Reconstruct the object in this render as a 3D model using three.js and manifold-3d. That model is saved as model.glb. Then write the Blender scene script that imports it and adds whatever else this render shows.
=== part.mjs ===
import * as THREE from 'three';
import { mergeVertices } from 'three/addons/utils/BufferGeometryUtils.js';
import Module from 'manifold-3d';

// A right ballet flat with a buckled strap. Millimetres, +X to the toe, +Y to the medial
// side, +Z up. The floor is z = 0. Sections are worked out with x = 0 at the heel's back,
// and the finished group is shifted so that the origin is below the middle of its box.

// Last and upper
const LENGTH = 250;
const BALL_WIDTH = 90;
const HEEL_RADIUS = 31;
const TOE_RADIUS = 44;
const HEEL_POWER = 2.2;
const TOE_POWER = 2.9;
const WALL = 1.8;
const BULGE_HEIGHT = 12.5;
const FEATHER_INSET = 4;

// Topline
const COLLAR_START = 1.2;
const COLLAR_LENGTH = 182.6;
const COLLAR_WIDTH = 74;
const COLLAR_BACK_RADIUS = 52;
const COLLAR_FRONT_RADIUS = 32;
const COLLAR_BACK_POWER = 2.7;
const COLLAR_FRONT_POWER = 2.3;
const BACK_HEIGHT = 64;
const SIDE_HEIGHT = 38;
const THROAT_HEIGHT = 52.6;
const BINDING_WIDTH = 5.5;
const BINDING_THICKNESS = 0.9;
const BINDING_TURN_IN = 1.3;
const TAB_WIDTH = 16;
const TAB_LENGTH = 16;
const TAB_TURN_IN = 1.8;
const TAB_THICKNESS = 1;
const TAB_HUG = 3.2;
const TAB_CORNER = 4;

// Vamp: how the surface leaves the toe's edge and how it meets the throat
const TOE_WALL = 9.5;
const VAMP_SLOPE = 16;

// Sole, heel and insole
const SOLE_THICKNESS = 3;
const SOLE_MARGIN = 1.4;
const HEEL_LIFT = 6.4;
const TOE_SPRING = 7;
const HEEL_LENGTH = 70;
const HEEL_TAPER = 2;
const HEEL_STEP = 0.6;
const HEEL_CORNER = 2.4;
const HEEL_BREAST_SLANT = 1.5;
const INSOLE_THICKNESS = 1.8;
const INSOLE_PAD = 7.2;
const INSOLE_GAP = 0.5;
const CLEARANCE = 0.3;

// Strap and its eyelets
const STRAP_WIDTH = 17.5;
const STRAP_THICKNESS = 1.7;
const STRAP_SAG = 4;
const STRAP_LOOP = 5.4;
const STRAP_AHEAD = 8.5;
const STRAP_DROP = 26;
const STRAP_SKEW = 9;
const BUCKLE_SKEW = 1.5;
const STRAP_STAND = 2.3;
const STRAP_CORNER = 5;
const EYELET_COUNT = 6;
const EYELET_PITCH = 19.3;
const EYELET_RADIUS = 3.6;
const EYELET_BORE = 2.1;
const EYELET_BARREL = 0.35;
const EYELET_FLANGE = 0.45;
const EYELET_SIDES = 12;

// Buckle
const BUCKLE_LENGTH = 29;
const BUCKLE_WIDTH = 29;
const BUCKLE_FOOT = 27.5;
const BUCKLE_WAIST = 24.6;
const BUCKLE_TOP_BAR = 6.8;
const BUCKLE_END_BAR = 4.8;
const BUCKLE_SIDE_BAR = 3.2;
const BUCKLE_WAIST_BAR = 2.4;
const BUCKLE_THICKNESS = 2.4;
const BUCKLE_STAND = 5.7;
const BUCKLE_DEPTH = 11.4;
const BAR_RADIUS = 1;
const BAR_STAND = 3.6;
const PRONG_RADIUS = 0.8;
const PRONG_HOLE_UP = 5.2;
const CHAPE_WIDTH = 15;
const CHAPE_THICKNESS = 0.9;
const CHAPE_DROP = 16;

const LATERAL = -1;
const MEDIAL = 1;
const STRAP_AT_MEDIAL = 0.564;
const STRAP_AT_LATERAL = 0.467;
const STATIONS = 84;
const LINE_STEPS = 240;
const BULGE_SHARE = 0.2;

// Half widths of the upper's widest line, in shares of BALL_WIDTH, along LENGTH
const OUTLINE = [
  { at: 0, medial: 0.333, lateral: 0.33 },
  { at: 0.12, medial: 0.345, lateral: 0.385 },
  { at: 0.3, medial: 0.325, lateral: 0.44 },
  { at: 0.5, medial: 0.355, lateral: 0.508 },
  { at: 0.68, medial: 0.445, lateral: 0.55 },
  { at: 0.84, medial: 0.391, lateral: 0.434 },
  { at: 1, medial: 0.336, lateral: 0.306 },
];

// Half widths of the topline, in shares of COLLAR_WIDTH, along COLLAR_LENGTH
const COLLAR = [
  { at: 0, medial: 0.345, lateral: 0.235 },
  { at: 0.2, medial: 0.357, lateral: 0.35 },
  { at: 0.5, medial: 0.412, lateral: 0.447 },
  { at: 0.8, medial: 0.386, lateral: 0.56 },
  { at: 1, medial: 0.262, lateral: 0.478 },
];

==

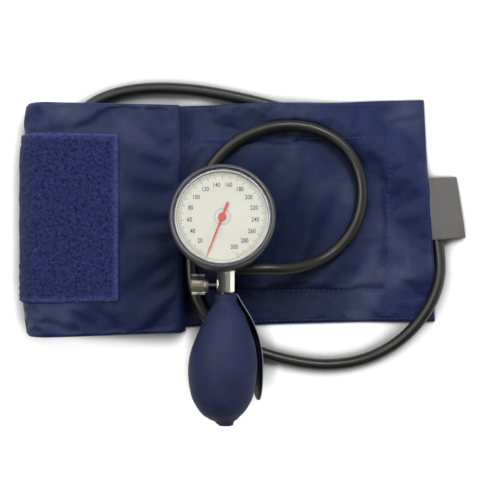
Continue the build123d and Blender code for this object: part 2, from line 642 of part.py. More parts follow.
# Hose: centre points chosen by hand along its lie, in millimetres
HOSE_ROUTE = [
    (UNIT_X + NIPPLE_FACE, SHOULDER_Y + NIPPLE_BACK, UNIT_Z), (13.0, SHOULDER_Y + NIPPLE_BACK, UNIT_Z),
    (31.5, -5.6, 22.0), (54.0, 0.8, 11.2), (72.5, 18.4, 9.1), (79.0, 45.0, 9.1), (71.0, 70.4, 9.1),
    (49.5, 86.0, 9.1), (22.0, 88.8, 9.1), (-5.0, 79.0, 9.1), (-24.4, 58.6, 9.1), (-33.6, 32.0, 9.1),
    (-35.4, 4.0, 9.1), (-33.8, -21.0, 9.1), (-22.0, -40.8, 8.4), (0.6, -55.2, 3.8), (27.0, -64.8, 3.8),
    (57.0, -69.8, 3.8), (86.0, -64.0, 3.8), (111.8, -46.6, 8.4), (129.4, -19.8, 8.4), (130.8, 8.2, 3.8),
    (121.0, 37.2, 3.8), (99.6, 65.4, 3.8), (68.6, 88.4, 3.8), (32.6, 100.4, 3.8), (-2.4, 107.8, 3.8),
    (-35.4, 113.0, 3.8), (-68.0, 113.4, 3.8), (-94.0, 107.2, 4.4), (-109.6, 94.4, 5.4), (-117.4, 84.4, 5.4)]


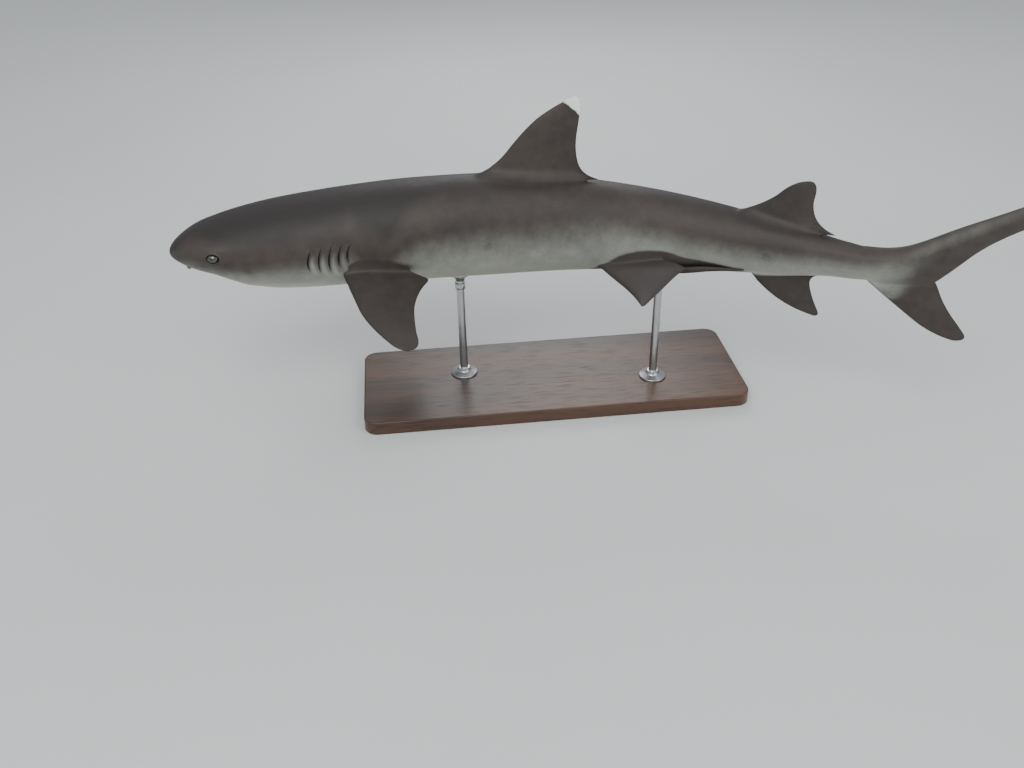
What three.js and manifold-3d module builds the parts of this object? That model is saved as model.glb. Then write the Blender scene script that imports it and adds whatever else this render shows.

WHAT YOU NEED TO DO: From the entries above, pull out each line that includes "parts".

REPLY:
Continue the build123d and Blender code for this object: part 2, from line 642 of part.py. More parts follow.
What three.js and manifold-3d module builds the parts of this object? That model is saved as model.glb. Then write the Blender scene script that imports it and adds whatever else this render shows.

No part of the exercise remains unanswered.